Cold War Photos.

AlienFTM

MIA
Book Reviewer
Oooh, red buttons. Must resist the squaddie urge to press.... must resist!
I got a brief Saracen course. The steering was exceptionally light considering the size. I found that actively rocking the steering wheel against the slackness in the power steering did a good job of keeping it straight.

Well it worked for me.
 
My 5 day tour was with a young Flt Lt on his first ground tour; he was acting as Tour NCO. It was a Divisional return to barracks in Dresden from the Altengrabow via Magdeburg. Some of their kit may have gone missing and ended up in Washington the next day.
Up until late 75,the RAF assiduously avoided taking 'Ground' kit under any circumstances. It all came to a head when I was taking the new SLOPS down to watch a fly-pro at Brand airfield,in the company of an 'old hand'.

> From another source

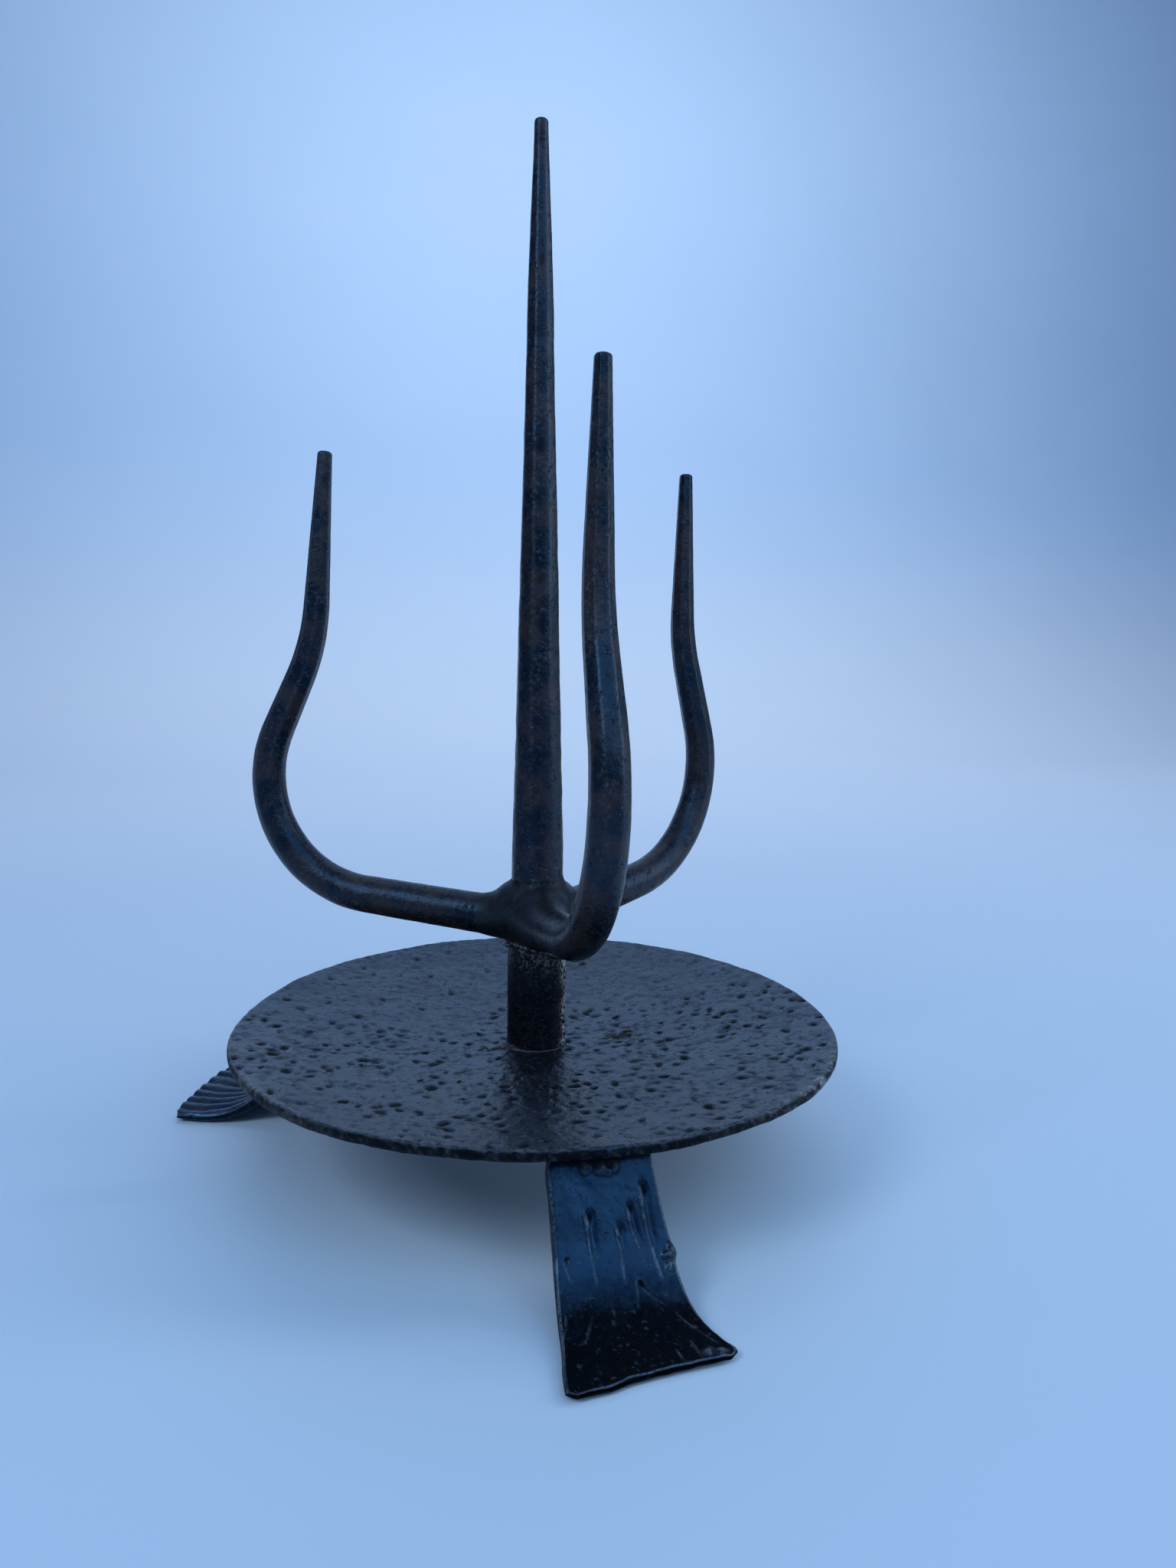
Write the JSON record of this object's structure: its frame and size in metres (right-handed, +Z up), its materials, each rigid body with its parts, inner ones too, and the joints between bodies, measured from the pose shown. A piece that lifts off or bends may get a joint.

Banging down the autobahn at about 22:00 on a Sunday,I saw a fire at the end of a 'bridge' in the distance,cut my lights,went past it,pulled in to the side and stopped. When asked by the old hand what I was doing,I explained that it was a known tac route and,there was a reggy on it. we sat for about 10 minutes with the roof open when we started to get mechanical noise. Fortunately the fire was on the opposite side of the track so, we got lovely silhouettes of the Div Chemical Recce going over the bridge, to the East. The old hand opined it was just a local move and, not worth hanging about for...the new SLOPS started to ask my opinion but was stopped by the old hand telling me to go.

We got down to the Z-Platz, heads down, woke in the morning to fog. the Weather MIG at about 07:00 then nothing. Left about 12:00 slow mooch back cross country,then back to Berlin.

The following morning after prayers, I collared the G2, told him what had happened, he confirmed it with the new SLOPS and, then went ballistic...the 'local movement' turned out to be most of 3SA bimbling into Poland !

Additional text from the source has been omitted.